Second, DRM. I bought the Steam version of the game, and despite this, the first thing I saw upon starting the game was a request to enter a serial number. Two Worlds II has just three activations per user, and there is no automated way to get that limit reset, not even by uninstalling the game. I suffered unrelated computer problems as I reviewed it, and with only three activations, I might have to jump through hoops to get the game working in the future. While I don't think Two Worlds II should be judged on its DRM, it's unfortunate it doesn't feature a more user-friendly method of activation and renewal.

Conclusion

Two Worlds II is a very hard game to give a definite opinion on. It has good ideas, but the execution can be sloppy or even outright bad. The story is both banal and entertaining, serious and satirical, often all at once. It's got tons of lore to read, but the universe isn't interesting enough to make those books worth reading.  The environments look great, but the world is probably too big for its own good, and many areas are empty and devoid of interesting content.  For every moment I had fun, there was another where I found myself frustrated, usually due to simple design oversights.

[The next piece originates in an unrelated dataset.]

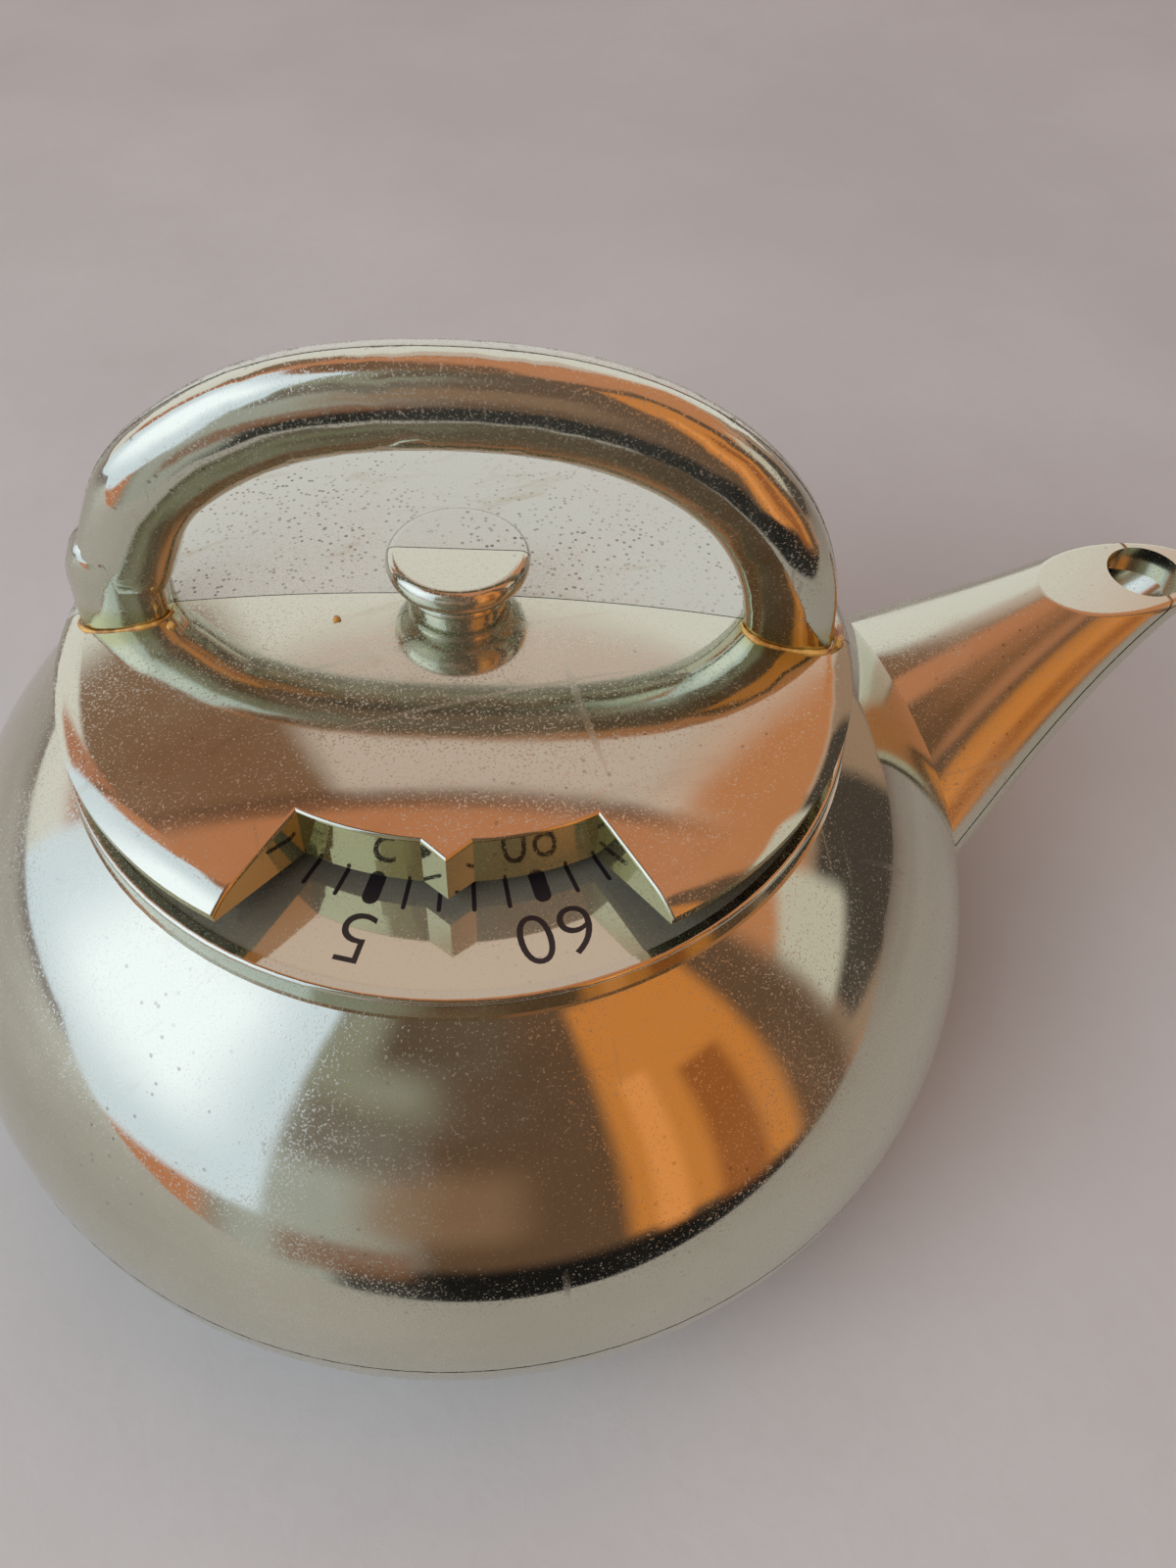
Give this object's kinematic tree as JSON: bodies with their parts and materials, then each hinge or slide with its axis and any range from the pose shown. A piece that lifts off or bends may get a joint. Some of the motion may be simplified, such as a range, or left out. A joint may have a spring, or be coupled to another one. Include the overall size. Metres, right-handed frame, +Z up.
{
  "type": "kitchen timer",
  "caption": "Kettle-shaped wind-up kitchen timer: round body with spout, fixed minute dial, and a turning lid with arched handle, knob and pointer window.",
  "frame": {"origin": "on the lid's turning axis, on the surface that the timer stands on", "axes": "+Z up along the turning axis, +X along the spout, and the dial's 60 mark faces -Y"},
  "size_m": [0.1158, 0.09, 0.0743],
  "materials": {
    "chrome_shell": "bright chrome plating on moulded plastic, slightly yellowed and finely pitted",
    "chrome_lid": "bright chrome plating on moulded plastic, hazed and scratched",
    "dial": "mirror-plated disc with a black printed minute scale",
    "base_black": "satin moulded plastic",
    "feet_rubber": "matt",
    "steel": "zinc-plated, satin",
    "bell_steel": "nickel-plated, bright",
    "brass": "machined",
    "spring_steel": "blued spring steel",
    "hub_plastic": "natural acetal"
  },
  "bodies": {
    "case": {"upper_shell": "chrome_shell", "lower_shell": "chrome_shell", "base_cover": "base_black", "rubber_feet": "feet_rubber", "case_screws": "steel", "dial_plate": "dial", "thrust_washer": "hub_plastic", "top_plate": "steel", "bottom_plate": "steel", "plate_pillars": "brass", "pillar_screws": "steel", "movement_screws": "steel", "mainspring": "spring_steel", "spring_post": "steel", "bell": "bell_steel", "bell_post": "steel", "bell_screw": "steel", "hammer_spring": "spring_steel"},
    "lid": {"lid_front_half": "chrome_lid", "lid_rear_half": "chrome_lid", "drive_hub": "hub_plastic", "main_arbor": "steel", "main_wheel": "brass", "ratchet_wheel": "steel", "click": "steel", "trip_cam": "steel"},
    "second_wheel_set": {"second_arbor": "steel", "second_wheel": "brass"},
    "third_wheel_set": {"third_arbor": "steel", "third_wheel": "brass"},
    "escape_wheel_set": {"escape_arbor": "steel", "escape_wheel": "hub_plastic"},
    "balance": {"balance_arbor": "steel", "balance_wheel": "hub_plastic", "pallet_anchor": "steel"},
    "hammer": {"hammer_arbor": "steel", "hammer_arm": "steel", "hammer_head": "steel", "trip_lever": "steel"}
  },
  "joints": [
    {"name": "lid_turn", "type": "hinge", "parent": "case", "child": "lid", "pos_m": [0, 0, 0.04615], "axis": [0, 0, -1], "range_deg": [-16.2, 343.8]},
    {"name": "second_wheel_spin", "type": "hinge", "parent": "case", "child": "second_wheel_set", "pos_m": [-0.01645, -0.00598, 0.0342], "axis": [0, 0, -1], "range_deg": [-2063.8, 98.2]},
    {"name": "third_wheel_spin", "type": "hinge", "parent": "case", "child": "third_wheel_set", "pos_m": [-0.00947, -0.01423, 0.0388], "axis": [0, 0, -1], "range_deg": [-487, 10315]},
    {"name": "escape_wheel_spin", "type": "hinge", "parent": "case", "child": "escape_wheel_set", "pos_m": [-0.00015, -0.01785, 0.0298], "axis": [0, 0, -1], "range_deg": [-41257, 1945]},
    {"name": "balance_swing", "type": "hinge", "parent": "case", "child": "balance", "pos_m": [0.00923, -0.01725, 0.0354], "axis": [0, 0, 1], "range_deg": [-5, 5]},
    {"name": "hammer_lift", "type": "hinge", "parent": "case", "child": "hammer", "pos_m": [0.0155, 0.0085, 0.024], "axis": [0, 0, -1], "range_deg": [0, 14], "stiffness_Nm_per_rad": 0.002, "springref_deg": -5.73}
  ],
  "couplings": [
    {"joint": "second_wheel_spin", "follows": "lid_turn", "ratio": -6},
    {"joint": "third_wheel_spin", "follows": "lid_turn", "ratio": 30},
    {"joint": "escape_wheel_spin", "follows": "lid_turn", "ratio": -120}
  ]
}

It's a shame, because I think Two Worlds II could have been up there with the likes of Risen and Divinity II as my favorite open-ended RPGs from the last couple of years, if it had simply had a bit more time in development for Reality Pump to clean up the rough edges.

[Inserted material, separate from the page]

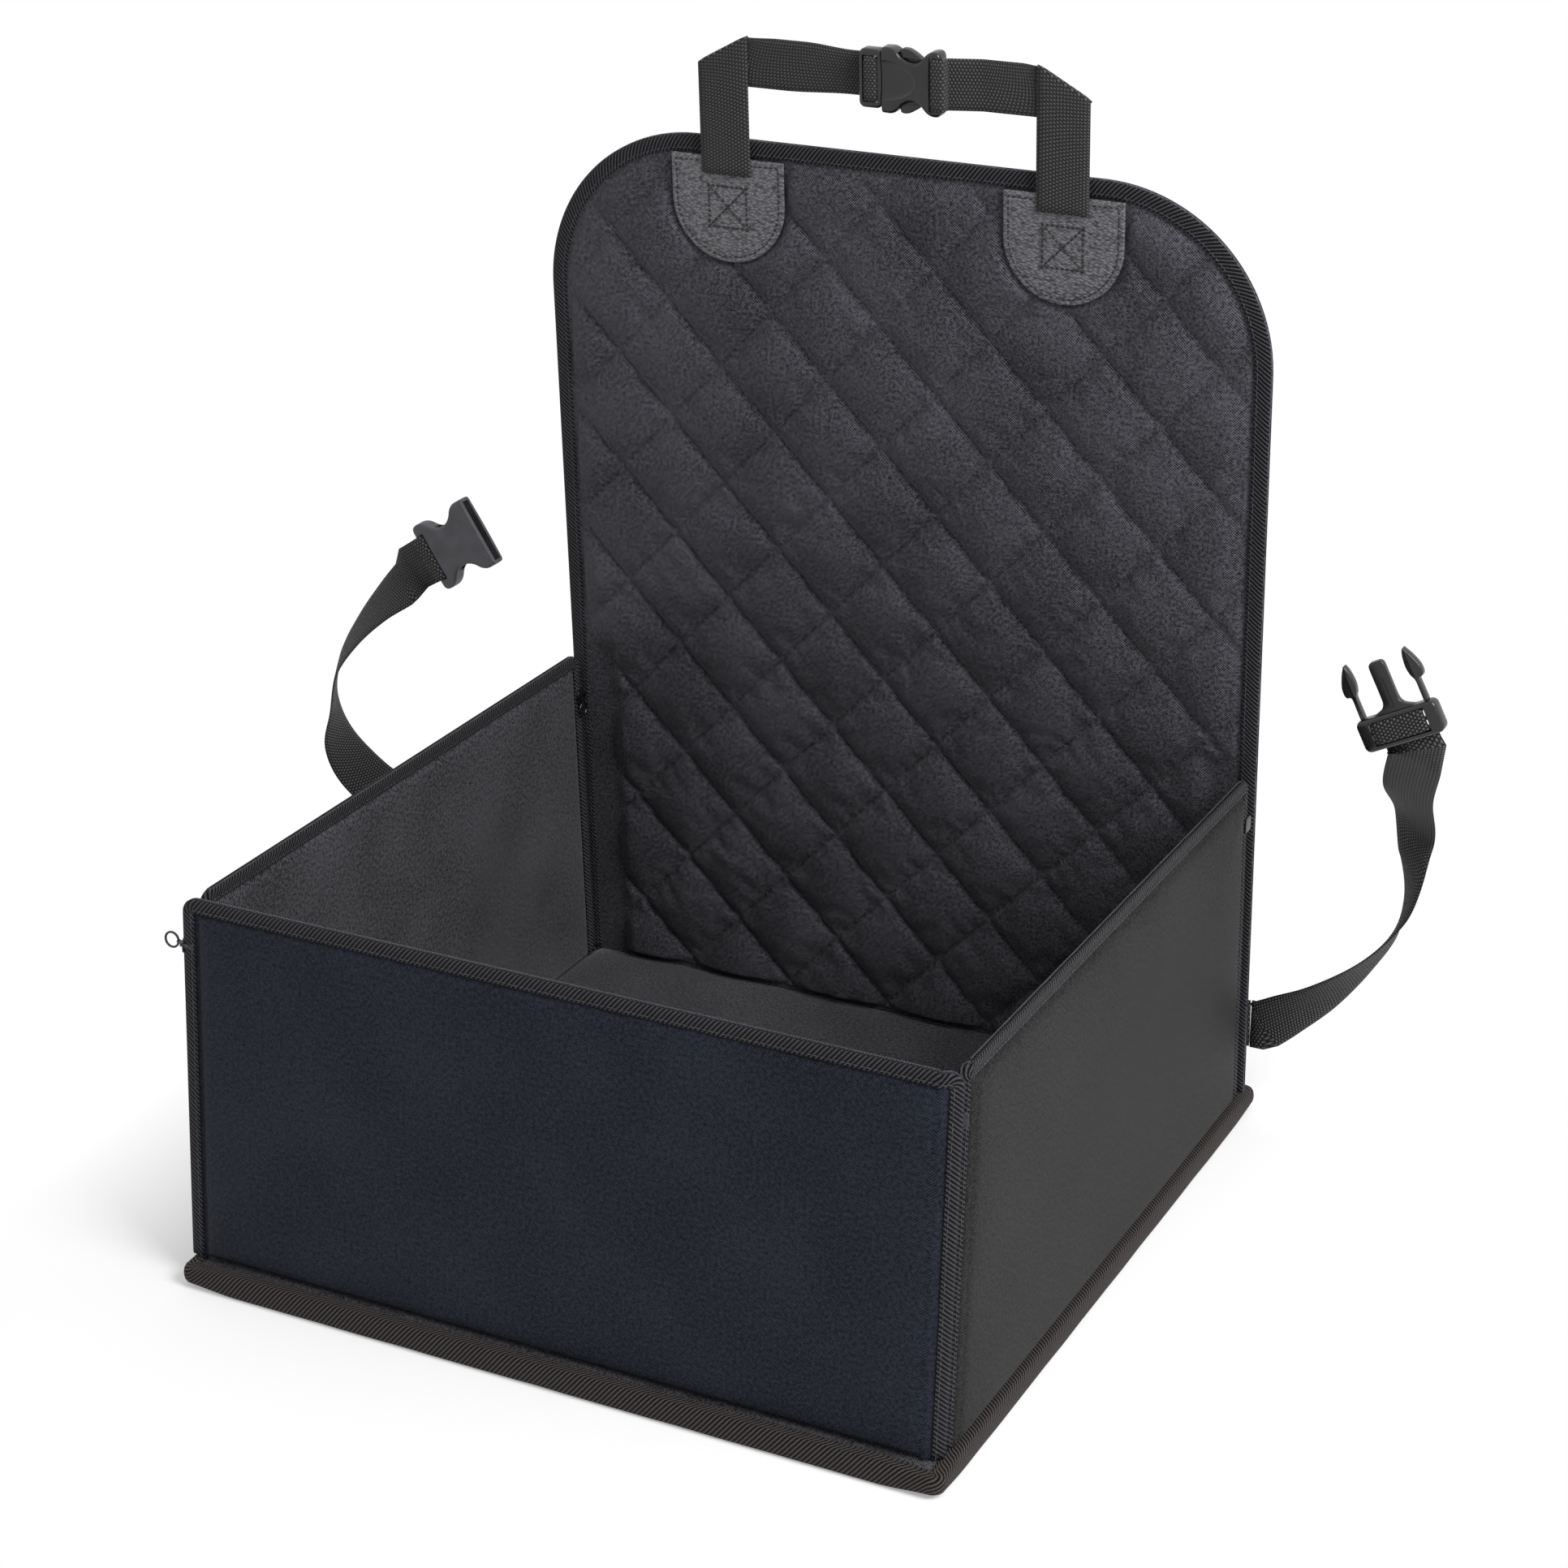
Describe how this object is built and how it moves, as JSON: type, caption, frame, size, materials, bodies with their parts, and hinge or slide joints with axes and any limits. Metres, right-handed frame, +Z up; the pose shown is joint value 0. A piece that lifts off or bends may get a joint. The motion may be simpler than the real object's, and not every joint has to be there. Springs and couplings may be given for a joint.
{
  "type": "dog car seat",
  "caption": "Open-topped fabric box seat for a dog with a padded base, zipped fold-down walls, a tall quilted backrest, a headrest loop and lap straps with a side-release buckle.",
  "frame": {"origin": "middle of the base's footprint, on the ground", "axes": "+Z up, -Y towards the front wall, +X towards the right-hand wall seen from the front"},
  "size_m": [0.789, 0.4701, 0.6249],
  "materials": {
    "oxford_cloth": "plain woven, coated",
    "quilted_cloth": "quilted in squares",
    "binding_tape": "ribbed woven tape",
    "stiffening_board": "plain board",
    "foam": "open-cell foam",
    "webbing": "coarse woven",
    "grained_leather": "pebble grain",
    "buckle_plastic": "fine moulded texture",
    "zip_coil": "coiled",
    "black_metal": "satin black"
  },
  "bodies": {
    "base": {"base_underside": "oxford_cloth", "base_board": "stiffening_board", "base_foam": "foam", "base_lining": "oxford_cloth", "base_binding": "binding_tape"},
    "front_wall": {"front_wall_cover": "oxford_cloth", "front_wall_board": "stiffening_board", "front_wall_lining": "oxford_cloth", "front_wall_binding": "binding_tape", "front_left_zip_front_chain": "zip_coil", "front_right_zip_front_chain": "zip_coil"},
    "left_wall": {"left_wall_cover": "oxford_cloth", "left_wall_board": "stiffening_board", "left_wall_lining": "oxford_cloth", "left_wall_binding": "binding_tape", "front_left_zip_side_chain": "zip_coil", "rear_left_zip_side_chain": "zip_coil"},
    "right_wall": {"right_wall_cover": "oxford_cloth", "right_wall_board": "stiffening_board", "right_wall_lining": "oxford_cloth", "right_wall_binding": "binding_tape", "front_right_zip_side_chain": "zip_coil", "rear_right_zip_side_chain": "zip_coil"},
    "backrest": {"backrest_quilted_face": "quilted_cloth", "backrest_board": "stiffening_board", "backrest_rear_cover": "oxford_cloth", "backrest_binding": "binding_tape", "left_leather_patch": "grained_leather", "right_leather_patch": "grained_leather", "left_strap_tail": "webbing", "right_strap_tail": "webbing", "left_strap_anchor": "webbing", "right_strap_anchor": "webbing", "rear_left_zip_back_chain": "zip_coil", "rear_right_zip_back_chain": "zip_coil"},
    "headrest_loop": {"left_headrest_strap": "webbing", "right_headrest_strap": "webbing", "headrest_buckle_male": "buckle_plastic", "headrest_buckle_female": "buckle_plastic"},
    "headrest_upper_prong": {"headrest_buckle_male_upper_prong": "buckle_plastic"},
    "headrest_lower_prong": {"headrest_buckle_male_lower_prong": "buckle_plastic"},
    "left_lap": {"left_lap_strap": "webbing", "lap_buckle_female": "buckle_plastic"},
    "right_lap": {"right_lap_strap": "webbing", "lap_buckle_male": "buckle_plastic"},
    "lap_upper_prong": {"lap_buckle_male_upper_prong": "buckle_plastic"},
    "lap_lower_prong": {"lap_buckle_male_lower_prong": "buckle_plastic"},
    "front_left_zip_slider": {"front_left_zip_slider": "black_metal"},
    "front_left_zip_pull": {"front_left_zip_pull": "black_metal"},
    "front_right_zip_slider": {"front_right_zip_slider": "black_metal"},
    "front_right_zip_pull": {"front_right_zip_pull": "black_metal"},
    "rear_left_zip_slider": {"rear_left_zip_slider": "black_metal"},
    "rear_left_zip_pull": {"rear_left_zip_pull": "black_metal"},
    "rear_right_zip_slider": {"rear_right_zip_slider": "black_metal"},
    "rear_right_zip_pull": {"rear_right_zip_pull": "black_metal"}
  },
  "joints": [
    {"name": "front_wall_fold", "type": "hinge", "parent": "base", "child": "front_wall", "pos_m": [0, -0.222, 0.0149], "axis": [1, 0, 0], "range_deg": [0, 93]},
    {"name": "left_wall_fold", "type": "hinge", "parent": "base", "child": "left_wall", "pos_m": [-0.225, 0, 0.0143], "axis": [0, -1, 0], "range_deg": [0, 90]},
    {"name": "right_wall_fold", "type": "hinge", "parent": "base", "child": "right_wall", "pos_m": [0.225, 0, 0.0143], "axis": [0, 1, 0], "range_deg": [0, 90]},
    {"name": "backrest_fold", "type": "hinge", "parent": "base", "child": "backrest", "pos_m": [0, 0.222, 0.01477], "axis": [-1, 0, 0], "range_deg": [0, 93]},
    {"name": "headrest_loop_swing", "type": "hinge", "parent": "backrest", "child": "headrest_loop", "pos_m": [0, 0.18446, 0.54103], "axis": [1, 0, 0], "range_deg": [0, 90]},
    {"name": "left_lap_swing", "type": "hinge", "parent": "backrest", "child": "left_lap", "pos_m": [-0.2257, 0.22111, 0.05278], "axis": [0, 0, 1], "range_deg": [0, 40]},
    {"name": "right_lap_swing", "type": "hinge", "parent": "backrest", "child": "right_lap", "pos_m": [0.2257, 0.22111, 0.05278], "axis": [0, 0, -1], "range_deg": [0, 40]},
    {"name": "headrest_upper_prong_squeeze", "type": "hinge", "parent": "headrest_loop", "child": "headrest_upper_prong", "pos_m": [-0.0152, 0.17605, 0.6202], "axis": [0, 0.9986, 0.0523], "range_deg": [0, 6], "stiffness_Nm_per_rad": 0.02},
    {"name": "headrest_lower_prong_squeeze", "type": "hinge", "parent": "headrest_loop", "child": "headrest_lower_prong", "pos_m": [-0.0152, 0.17773, 0.58824], "axis": [0, -0.9986, -0.0523], "range_deg": [0, 6], "stiffness_Nm_per_rad": 0.02},
    {"name": "lap_upper_prong_squeeze", "type": "hinge", "parent": "right_lap", "child": "lap_upper_prong", "pos_m": [0.31758, 0.09861, 0.31534], "axis": [0, 1, 0], "range_deg": [0, 6], "stiffness_Nm_per_rad": 0.02},
    {"name": "lap_lower_prong_squeeze", "type": "hinge", "parent": "right_lap", "child": "lap_lower_prong", "pos_m": [0.35055, 0.09861, 0.33214], "axis": [0, -1, 0], "range_deg": [0, 6], "stiffness_Nm_per_rad": 0.02},
    {"name": "front_left_zip_slide", "type": "slide", "parent": "left_wall", "child": "front_left_zip_slider", "axis": [0, -0.0663, -0.9978], "range_m": [0, 0.158]},
    {"name": "front_left_zip_pull_hinge", "type": "hinge", "parent": "front_left_zip_slider", "child": "front_left_zip_pull", "pos_m": [-0.22505, -0.19708, 0.1962], "axis": [0, -0.9978, 0.0663], "range_deg": [-60, 60]},
    {"name": "front_right_zip_slide", "type": "slide", "parent": "right_wall", "child": "front_right_zip_slider", "axis": [0, -0.0663, -0.9978], "range_m": [0, 0.158]},
    {"name": "front_right_zip_pull_hinge", "type": "hinge", "parent": "front_right_zip_slider", "child": "front_right_zip_pull", "pos_m": [0.21595, -0.19708, 0.1962], "axis": [0, 0.9978, -0.0663], "range_deg": [0, 120]},
    {"name": "rear_left_zip_slide", "type": "slide", "parent": "left_wall", "child": "rear_left_zip_slider", "axis": [0, 0.0523, -0.9986], "range_m": [0, 0.158]},
    {"name": "rear_left_zip_pull_hinge", "type": "hinge", "parent": "rear_left_zip_slider", "child": "rear_left_zip_pull", "pos_m": [-0.21595, 0.19962, 0.19621], "axis": [0, -0.9986, -0.0523], "range_deg": [0, 120]},
    {"name": "rear_right_zip_slide", "type": "slide", "parent": "right_wall", "child": "rear_right_zip_slider", "axis": [0, 0.0523, -0.9986], "range_m": [0, 0.158]},
    {"name": "rear_right_zip_pull_hinge", "type": "hinge", "parent": "rear_right_zip_slider", "child": "rear_right_zip_pull", "pos_m": [0.21595, 0.19962, 0.19621], "axis": [0, 0.9986, 0.0523], "range_deg": [0, 120]}
  ],
  "couplings": [
    {"joint": "headrest_lower_prong_squeeze", "follows": "headrest_upper_prong_squeeze", "ratio": 1},
    {"joint": "lap_lower_prong_squeeze", "follows": "lap_upper_prong_squeeze", "ratio": 1}
  ]
}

In the end, I can give my recommendation for Two Worlds II - on the condition that you're willing to overlook a lot of problems. Although it's not a game I'd personally buy at full price, if you're able to find it on sale, especially the Velvet Edition that includes the expansion pack, it will give you more than enough value for your money. Either way, I'm eagerly awaiting Two Worlds III, as I'd like to see the good ideas explored in Two Worlds II come to a more refined, developed, and polished form.